#### PROBLEM STATEMENT
Extract all records. Keep each one exact.

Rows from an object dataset
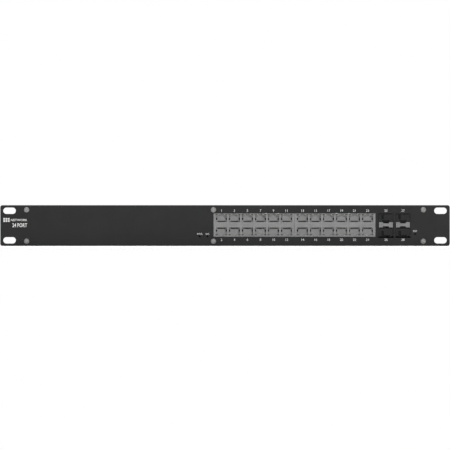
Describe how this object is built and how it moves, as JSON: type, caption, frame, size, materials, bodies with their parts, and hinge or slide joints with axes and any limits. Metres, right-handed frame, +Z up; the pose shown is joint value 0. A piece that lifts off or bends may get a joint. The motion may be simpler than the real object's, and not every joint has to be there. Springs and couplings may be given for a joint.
{
  "type": "rackmount network switch",
  "caption": "Flat one-unit rack switch with slotted ears, stacked copper network ports, optical module bays with dust plugs, rear fans and a mains inlet.",
  "frame": {"origin": "centre of the four rack slots, in the rear face of the front panel, which is the plane that seats on the rack rails", "axes": "+X to the right as seen from the front, +Y towards the rear, +Z up"},
  "size_m": [0.4826, 0.2467, 0.0436],
  "materials": {
    "panel_paint": "fine-textured charcoal powder coat with white printed legends",
    "casing_paint": "fine-textured charcoal powder coat",
    "zinc_screw": "nickel-plated steel",
    "black_screw": "black-oxide steel",
    "green_laminate": "solder-masked glass-epoxy laminate",
    "tan_laminate": "phenolic laminate",
    "post_steel": "zinc-plated steel",
    "tin_shield": "tin-plated brass sheet",
    "port_plastic": "grey moulded nylon",
    "gold": "gold-plated phosphor bronze",
    "amber_light": "clear amber-tinted light pipe, unlit",
    "green_light": "clear green-tinted light pipe, unlit",
    "cage_steel": "nickel-plated sheet",
    "cage_shell": "tarnished nickel-plated sheet",
    "gasket_foam": "conductive foam",
    "black_plastic": "black moulded plastic",
    "plug_rubber": "charcoal moulded plastic",
    "led_plastic": "tinted epoxy",
    "plunger_plastic": "black moulded plastic",
    "chip_epoxy": "black moulding compound",
    "sink_aluminium": "extruded, clear anodised",
    "ferrite": "dark ferrite",
    "coil_tape": "yellow polyester tape",
    "capacitor_sleeve": "dark blue shrink sleeve over aluminium can",
    "choke_wire": "enamelled copper winding",
    "film_capacitor": "yellow moulded box",
    "fuse_glass": "glass tube with plated caps",
    "cream_nylon": "natural nylon",
    "insulator_film": "polyester film",
    "red_wire": "PVC insulation",
    "mains_wire": "PVC insulation",
    "black_wire": "PVC insulation",
    "plated_brass": "nickel-plated brass",
    "fan_plastic": "glass-filled polyester"
  },
  "bodies": {
    "chassis": {"front_panel": "panel_paint", "chassis_base": "casing_paint", "top_cover": "casing_paint", "front_panel_screws": "zinc_screw", "cover_side_screws": "black_screw", "cover_rear_screws": "black_screw", "main_board": "green_laminate", "psu_board": "tan_laminate", "board_posts": "post_steel", "board_screws": "zinc_screw", "port_shield_left": "tin_shield", "port_shield_right": "tin_shield", "port_housing_left": "port_plastic", "port_housing_right": "port_plastic", "port_contacts_left": "gold", "port_contacts_right": "gold", "amber_light_pipes": "amber_light", "green_light_pipes": "green_light", "sfp_cage_left": "cage_shell", "sfp_cage_right": "cage_shell", "sfp_gaskets": "gasket_foam", "sfp_dividers": "cage_steel", "sfp_connectors": "black_plastic", "status_leds": "led_plastic", "reset_switch": "black_plastic", "switch_chip": "chip_epoxy", "switch_heatsink": "sink_aluminium", "phy_chips": "chip_epoxy", "phy_heatsinks": "sink_aluminium", "memory_chips": "chip_epoxy", "power_inductors": "ferrite", "board_capacitors": "capacitor_sleeve", "board_connectors": "cream_nylon", "psu_transformer_core": "ferrite", "psu_transformer_coil": "coil_tape", "psu_bulk_capacitors": "capacitor_sleeve", "psu_heatsinks": "sink_aluminium", "psu_choke": "choke_wire", "psu_filter_capacitors": "film_capacitor", "psu_fuse": "fuse_glass", "psu_connectors": "cream_nylon", "psu_insulator": "insulator_film", "dc_cable": "red_wire", "mains_cable": "mains_wire", "fan_cables": "black_wire", "ac_inlet": "black_plastic", "inlet_pins": "plated_brass", "inlet_screws": "black_screw", "ground_stud": "plated_brass", "ground_nut": "zinc_screw", "fan_left_frame": "fan_plastic", "fan_right_frame": "fan_plastic", "fan_screws": "black_screw"},
    "dust_plug_25": {"dust_plug_25": "plug_rubber"},
    "dust_plug_26": {"dust_plug_26": "plug_rubber"},
    "dust_plug_27": {"dust_plug_27": "plug_rubber"},
    "dust_plug_28": {"dust_plug_28": "plug_rubber"},
    "reset_plunger": {"reset_plunger": "plunger_plastic"},
    "fan_left_impeller": {"fan_left_impeller": "fan_plastic"},
    "fan_right_impeller": {"fan_right_impeller": "fan_plastic"}
  },
  "joints": [
    {"name": "dust_plug_25_slide", "type": "slide", "parent": "chassis", "child": "dust_plug_25", "axis": [0, -1, 0], "range_m": [0, 0.025]},
    {"name": "dust_plug_26_slide", "type": "slide", "parent": "chassis", "child": "dust_plug_26", "axis": [0, -1, 0], "range_m": [0, 0.025]},
    {"name": "dust_plug_27_slide", "type": "slide", "parent": "chassis", "child": "dust_plug_27", "axis": [0, -1, 0], "range_m": [0, 0.025]},
    {"name": "dust_plug_28_slide", "type": "slide", "parent": "chassis", "child": "dust_plug_28", "axis": [0, -1, 0], "range_m": [0, 0.025]},
    {"name": "reset_press", "type": "slide", "parent": "chassis", "child": "reset_plunger", "axis": [0, 1, 0], "range_m": [0, 0.00025], "stiffness_N_per_m": 800},
    {"name": "fan_left_spin", "type": "hinge", "parent": "chassis", "child": "fan_left_impeller", "pos_m": [0.056, 0.219, 0], "axis": [0, 1, 0], "continuous": true},
    {"name": "fan_right_spin", "type": "hinge", "parent": "chassis", "child": "fan_right_impeller", "pos_m": [0.134, 0.219, 0], "axis": [0, 1, 0], "continuous": true}
  ]
}
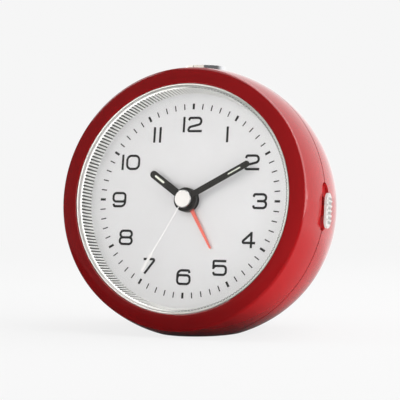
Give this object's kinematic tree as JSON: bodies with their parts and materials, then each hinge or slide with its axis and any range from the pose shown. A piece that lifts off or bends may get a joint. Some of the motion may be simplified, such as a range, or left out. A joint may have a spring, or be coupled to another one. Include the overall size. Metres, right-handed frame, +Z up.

#### RESPONSE TO THE EXERCISE
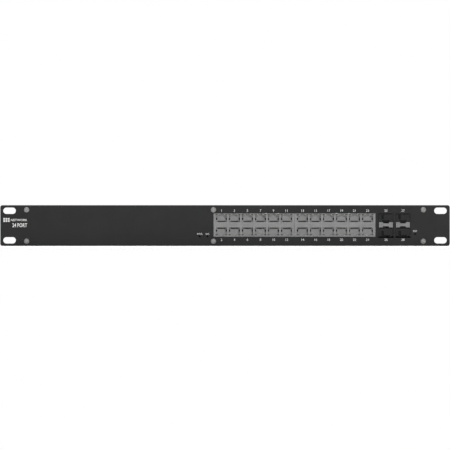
Describe how this object is built and how it moves, as JSON: type, caption, frame, size, materials, bodies with their parts, and hinge or slide joints with axes and any limits. Metres, right-handed frame, +Z up; the pose shown is joint value 0. A piece that lifts off or bends may get a joint. The motion may be simpler than the real object's, and not every joint has to be there. Springs and couplings may be given for a joint.
{
  "type": "rackmount network switch",
  "caption": "Flat one-unit rack switch with slotted ears, stacked copper network ports, optical module bays with dust plugs, rear fans and a mains inlet.",
  "frame": {"origin": "centre of the four rack slots, in the rear face of the front panel, which is the plane that seats on the rack rails", "axes": "+X to the right as seen from the front, +Y towards the rear, +Z up"},
  "size_m": [0.4826, 0.2467, 0.0436],
  "materials": {
    "panel_paint": "fine-textured charcoal powder coat with white printed legends",
    "casing_paint": "fine-textured charcoal powder coat",
    "zinc_screw": "nickel-plated steel",
    "black_screw": "black-oxide steel",
    "green_laminate": "solder-masked glass-epoxy laminate",
    "tan_laminate": "phenolic laminate",
    "post_steel": "zinc-plated steel",
    "tin_shield": "tin-plated brass sheet",
    "port_plastic": "grey moulded nylon",
    "gold": "gold-plated phosphor bronze",
    "amber_light": "clear amber-tinted light pipe, unlit",
    "green_light": "clear green-tinted light pipe, unlit",
    "cage_steel": "nickel-plated sheet",
    "cage_shell": "tarnished nickel-plated sheet",
    "gasket_foam": "conductive foam",
    "black_plastic": "black moulded plastic",
    "plug_rubber": "charcoal moulded plastic",
    "led_plastic": "tinted epoxy",
    "plunger_plastic": "black moulded plastic",
    "chip_epoxy": "black moulding compound",
    "sink_aluminium": "extruded, clear anodised",
    "ferrite": "dark ferrite",
    "coil_tape": "yellow polyester tape",
    "capacitor_sleeve": "dark blue shrink sleeve over aluminium can",
    "choke_wire": "enamelled copper winding",
    "film_capacitor": "yellow moulded box",
    "fuse_glass": "glass tube with plated caps",
    "cream_nylon": "natural nylon",
    "insulator_film": "polyester film",
    "red_wire": "PVC insulation",
    "mains_wire": "PVC insulation",
    "black_wire": "PVC insulation",
    "plated_brass": "nickel-plated brass",
    "fan_plastic": "glass-filled polyester"
  },
  "bodies": {
    "chassis": {"front_panel": "panel_paint", "chassis_base": "casing_paint", "top_cover": "casing_paint", "front_panel_screws": "zinc_screw", "cover_side_screws": "black_screw", "cover_rear_screws": "black_screw", "main_board": "green_laminate", "psu_board": "tan_laminate", "board_posts": "post_steel", "board_screws": "zinc_screw", "port_shield_left": "tin_shield", "port_shield_right": "tin_shield", "port_housing_left": "port_plastic", "port_housing_right": "port_plastic", "port_contacts_left": "gold", "port_contacts_right": "gold", "amber_light_pipes": "amber_light", "green_light_pipes": "green_light", "sfp_cage_left": "cage_shell", "sfp_cage_right": "cage_shell", "sfp_gaskets": "gasket_foam", "sfp_dividers": "cage_steel", "sfp_connectors": "black_plastic", "status_leds": "led_plastic", "reset_switch": "black_plastic", "switch_chip": "chip_epoxy", "switch_heatsink": "sink_aluminium", "phy_chips": "chip_epoxy", "phy_heatsinks": "sink_aluminium", "memory_chips": "chip_epoxy", "power_inductors": "ferrite", "board_capacitors": "capacitor_sleeve", "board_connectors": "cream_nylon", "psu_transformer_core": "ferrite", "psu_transformer_coil": "coil_tape", "psu_bulk_capacitors": "capacitor_sleeve", "psu_heatsinks": "sink_aluminium", "psu_choke": "choke_wire", "psu_filter_capacitors": "film_capacitor", "psu_fuse": "fuse_glass", "psu_connectors": "cream_nylon", "psu_insulator": "insulator_film", "dc_cable": "red_wire", "mains_cable": "mains_wire", "fan_cables": "black_wire", "ac_inlet": "black_plastic", "inlet_pins": "plated_brass", "inlet_screws": "black_screw", "ground_stud": "plated_brass", "ground_nut": "zinc_screw", "fan_left_frame": "fan_plastic", "fan_right_frame": "fan_plastic", "fan_screws": "black_screw"},
    "dust_plug_25": {"dust_plug_25": "plug_rubber"},
    "dust_plug_26": {"dust_plug_26": "plug_rubber"},
    "dust_plug_27": {"dust_plug_27": "plug_rubber"},
    "dust_plug_28": {"dust_plug_28": "plug_rubber"},
    "reset_plunger": {"reset_plunger": "plunger_plastic"},
    "fan_left_impeller": {"fan_left_impeller": "fan_plastic"},
    "fan_right_impeller": {"fan_right_impeller": "fan_plastic"}
  },
  "joints": [
    {"name": "dust_plug_25_slide", "type": "slide", "parent": "chassis", "child": "dust_plug_25", "axis": [0, -1, 0], "range_m": [0, 0.025]},
    {"name": "dust_plug_26_slide", "type": "slide", "parent": "chassis", "child": "dust_plug_26", "axis": [0, -1, 0], "range_m": [0, 0.025]},
    {"name": "dust_plug_27_slide", "type": "slide", "parent": "chassis", "child": "dust_plug_27", "axis": [0, -1, 0], "range_m": [0, 0.025]},
    {"name": "dust_plug_28_slide", "type": "slide", "parent": "chassis", "child": "dust_plug_28", "axis": [0, -1, 0], "range_m": [0, 0.025]},
    {"name": "reset_press", "type": "slide", "parent": "chassis", "child": "reset_plunger", "axis": [0, 1, 0], "range_m": [0, 0.00025], "stiffness_N_per_m": 800},
    {"name": "fan_left_spin", "type": "hinge", "parent": "chassis", "child": "fan_left_impeller", "pos_m": [0.056, 0.219, 0], "axis": [0, 1, 0], "continuous": true},
    {"name": "fan_right_spin", "type": "hinge", "parent": "chassis", "child": "fan_right_impeller", "pos_m": [0.134, 0.219, 0], "axis": [0, 1, 0], "continuous": true}
  ]
}
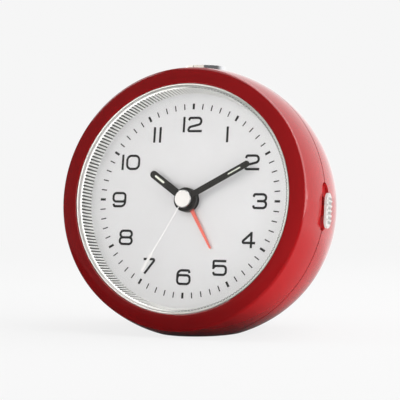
Give this object's kinematic tree as JSON: bodies with their parts and materials, then each hinge or slide with its axis and any range from the pose shown. A piece that lifts off or bends may get a joint. Some of the motion may be simplified, such as a range, or left out. A joint may have a spring, or be coupled to another one. Include the overall size. Metres, right-handed frame, +Z up.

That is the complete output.